Introduction to Myanmar Civilization II

First Year (Semester-II)

Elective course for Oriental Studies Specialization (Hist -1005)

 

I. Introduction
  1. Locating the content of the course within the discipline
  2. Locating the course within the curriculum

 

a. Locating the content of the course within the disciplined

The intent of the course is to explore the significant historical events of the introduction to Myanmar Civilization.  It covers the introduction of Social life, Religion, Literature, Art and Architecture and its consequences

 

b. Locating the course within the curriculum 

The course is a part of B.A. Degree for first year Oriental Studies Specializatio) students of the University of Yangon.

 

II-III. Aims and Learning outcomes
  1. Academic Aims, Goals
  2. Learning Outcomes (objectives)

 

a. Aims:

The course goals are as follows

  • To give students to the main knowledge and concept of Introduction to Myanmar Civilization.
  • To differentiate the evolutions of the Civilizations that happened in the Mrauk-U Period and from the Taungoo to the Konbaung Periods.

 

b. Learning Outcomes:

After participation in class discussions and assignments, students should be able to:

  • appraise causes of the civilization of Mrauk-U Period, Taungoo Period, Nyaungyan Period and Konbaung Period.
  • Analyze about the introduction of Civilization which had flourished in medieval Myanmar.

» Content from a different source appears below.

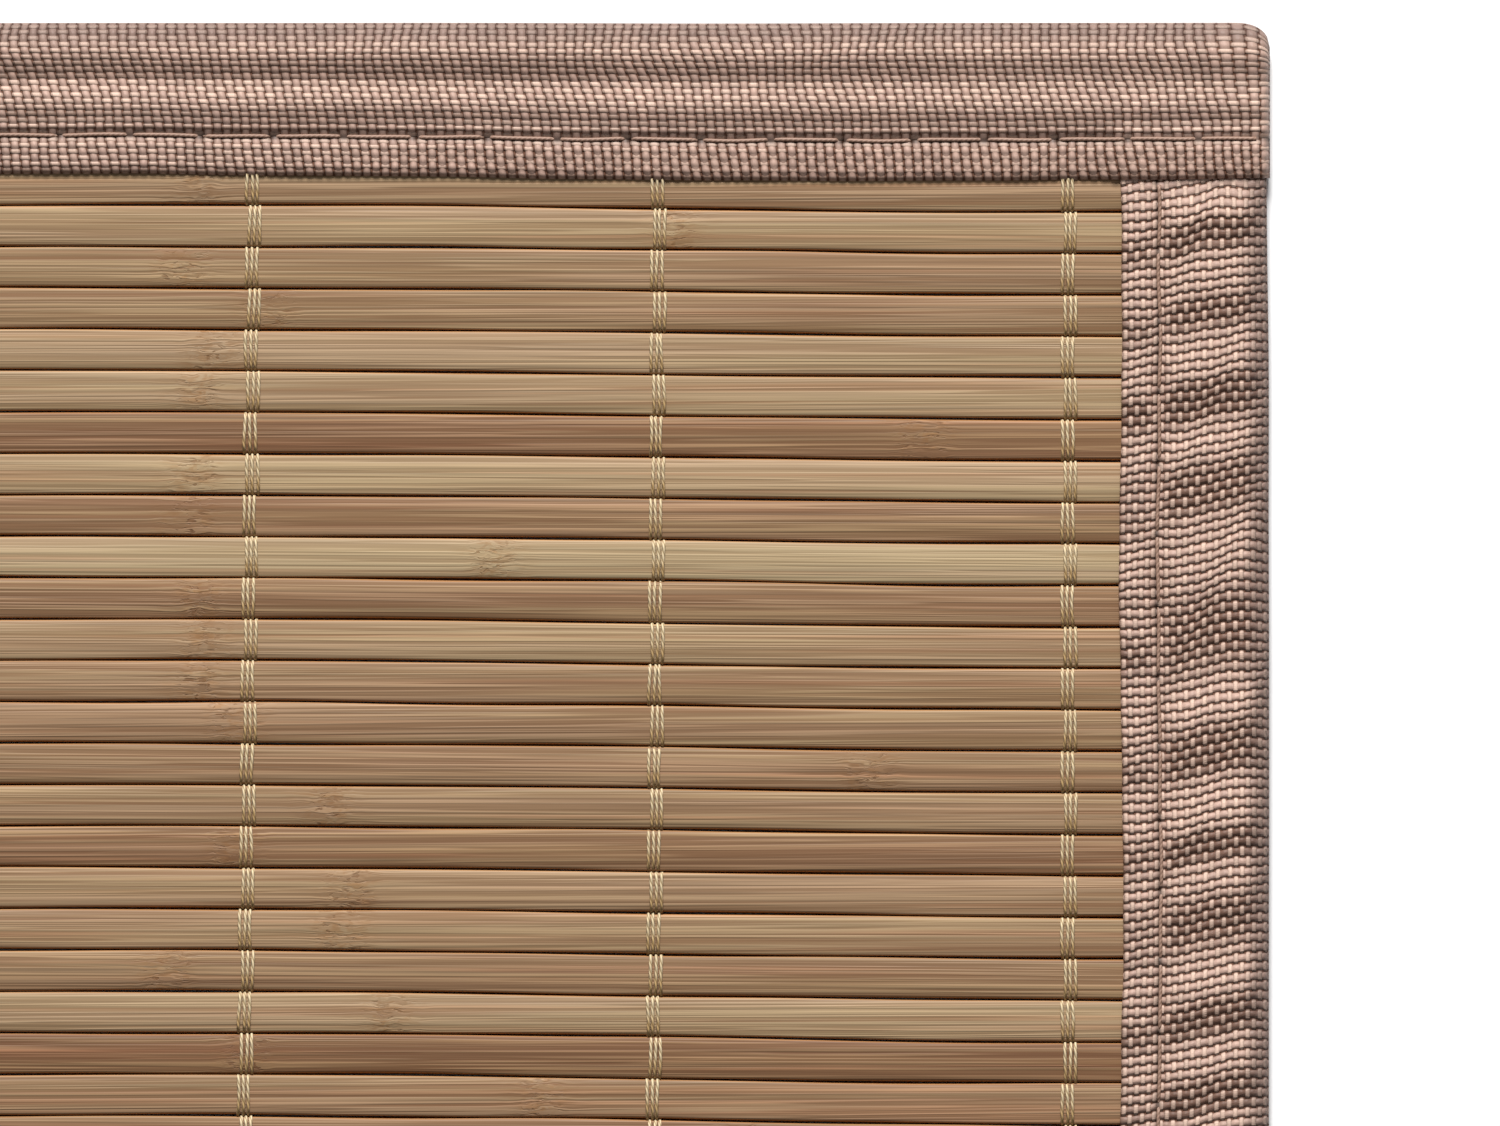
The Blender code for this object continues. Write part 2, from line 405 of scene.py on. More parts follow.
def shapeSlat(mesh, number, knuckles, tilt):
    count = len(mesh.vertices)
    points = np.empty(count * 3)
    mesh.vertices.foreach_get("co", points)
    points = points.reshape(-1, 3) / mm
    x, y, z = points.T
    wide = layout["pitch"] - slatValues["gap"]
    upper = gapEdge(number - 1, x, -1.0)
    lower = gapEdge(number, x, 1.0)
    share = y / wide + 0.5
    middle = (gapPlace(number) + gapPlace(number - 1)) / 2
    height = (z - layout["slatBase"]) / layout["slatThick"]
    # the sides lean, so that neighbours almost touch low down
    spread = softStep(0.75, 0.15, height) * (upper - lower - layout["pitch"] + slatValues["lowGap"]) / 2
    newY = lower + (upper - lower) * share - spread * (2.0 * share - 1.0) + slatShift(x, middle)
    bow = slatValues["crown"] * (1.0 - (2.0 * share - 1.0) ** 2) - slatValues["crown"]
    near = np.zeros(count)
    for place in knuckles:
        near = np.maximum(near, np.exp(-(((x - place) / slatValues["knuckleLength"]) ** 2)))
    rise = slatValues["knuckleRise"] * near * (1.0 - (2.0 * share - 1.0) ** 4)
    rise = rise + 0.05 * wander(x, 700 + number, 38.0)
    newZ = z + height * (bow + rise * 0.6) + tilt * (share - 0.5) * wide
    points = np.stack([x, newY, newZ], axis=1) * mm
    mesh.vertices.foreach_set("co", points.ravel())
    pointValue(mesh, "knuckle", near)
    # the walls of the gaps, between the two faces, which the material paints dark brown: painted shade in
    # the gaps between the slats
    base = layout["slatBase"]
    top = base + layout["slatThick"]
    pointValue(mesh, "side", softStep(base + 0.05, base + 0.4, z) * softStep(top - 0.03, top - 0.4, z))
    mesh.update()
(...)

By the end of the semester students would be able to:

  • Denote introduction to Myanmar Civilization and
  • estimate about the Myanmar Civilization which had flourished in Mrauk -U Period, Taungoo Period, Nyaungyan Period and Kongbaung Period.

 

IV. Structure of the course

The course is structured in four broad sections. The first part covers art and architecture under the name of Mrauk-U Period. The second part of the course contains the Literature of Taungoo Period. The third part of the course includes religion of Nyaungyan Period. The fourth part of the course is wind up the social life of Konbaung Period.